Tuesday, April 27, 2010

Rebutting the Dept. of Education

My latest post to the CCAP blog:

Yesterday, I blogged about the double standards of the Obama Administration in its ruthless pursuit of strangling the for-profit education industry with a gainful employment metric. The Career College Association sent a detailed letter to Education Secretary Arne Duncan denouncing the current proposed metric, providing evidence from research that it commissioned from Charles Rivers Consulting and University of Chicago economist Jonathan Guryan which indicates that
18 percent of for-profit postsecondary programs would not satisfy the debt limit requirement of the gainful employment proposal

33 percent of students in for-profit postsecondary programs would be impacted.

[and] that by 2020, approximately 5.4 million students who are on track to attend programs would be denied access by the proposed regulation
The research also indicated that:
Because the limits on borrowing do not vary with the length of program, longer programs would be more severely impacted.

approximately 40 percent of students in 2- and 4-year programs would be impacted. We also estimate that the impact would not be limited to a few areas of study, but would impact a wide variety of programs.
The reports author, Dr. Guryan, described additional problems with the Department's proposed metric that are similar to issues that I mentioned in a post back in January, such as the regulation:
focuses on the ability of recent graduates to repay loans in the early years of their post-schooling careers.

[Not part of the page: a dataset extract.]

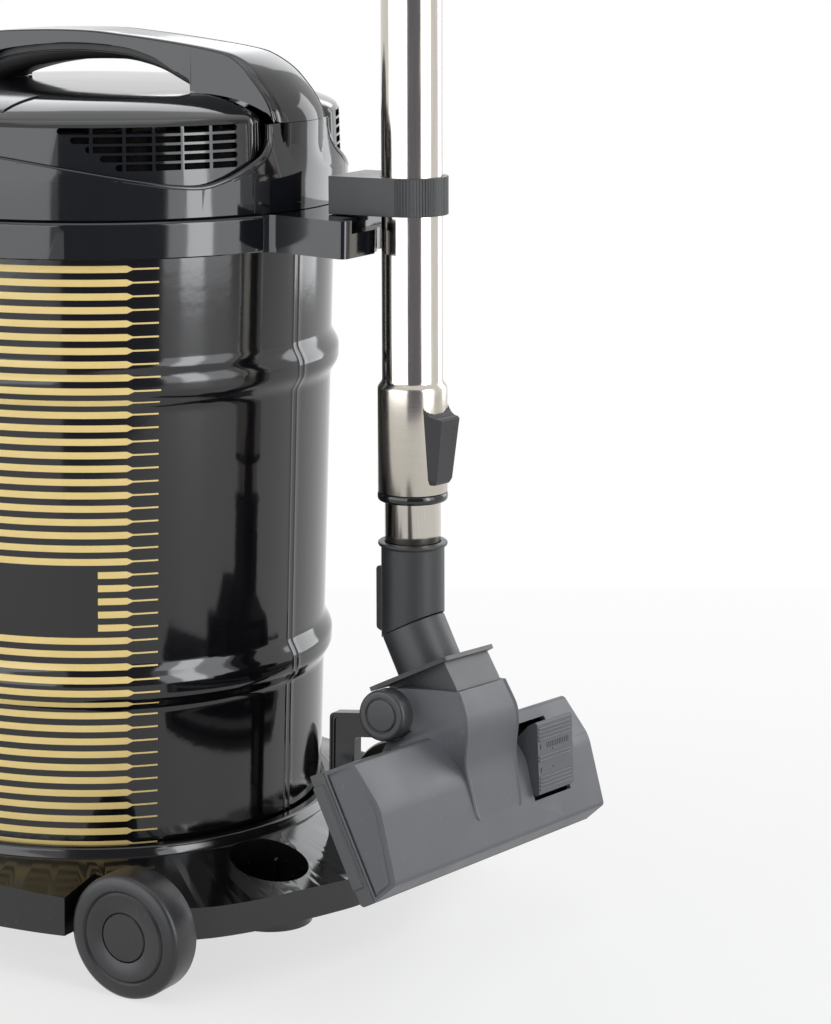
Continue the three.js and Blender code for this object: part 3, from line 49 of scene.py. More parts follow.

it cannot logically make sense to say that the average student cannot afford to pay 8 percent of her annual earnings to cover student loans for 10 years if those loans paid for education that raised her earnings more than 8 percent each year for the rest of her working life.

A policy aimed at protecting students would compare the benefits of education and the costs of education. A key feature of education is that the costs are paid up front, both in terms of foregone earnings and tuition, and the benefits accrue over the entire working life. To focus
exclusively on the short-term benefits is to ignore the long-term benefits

the premise of limiting borrowing for education based on early-career earnings is inappropriate and would be harmful to low-income students who rely on student loans for access to education beyond high school.

[and] The use of the 10-year repayment length is another way that the regulation would overweight the early costs of education and ignore the future benefits.
The report concludes that:
Our analysis suggests that the ―unintended consequences‖—cutting off
access to hundreds of thousands of students who want postsecondary education—will be much more substantial than the intended consequence, which we believe to be—though we are not certain—reducing the number of students who over borrow.

To start, the Department of Education has not clearly defined what the problem is that the
regulation aims to address.

it should not be assumed that public postsecondary institutions, particularly
community colleges, would absorb these students.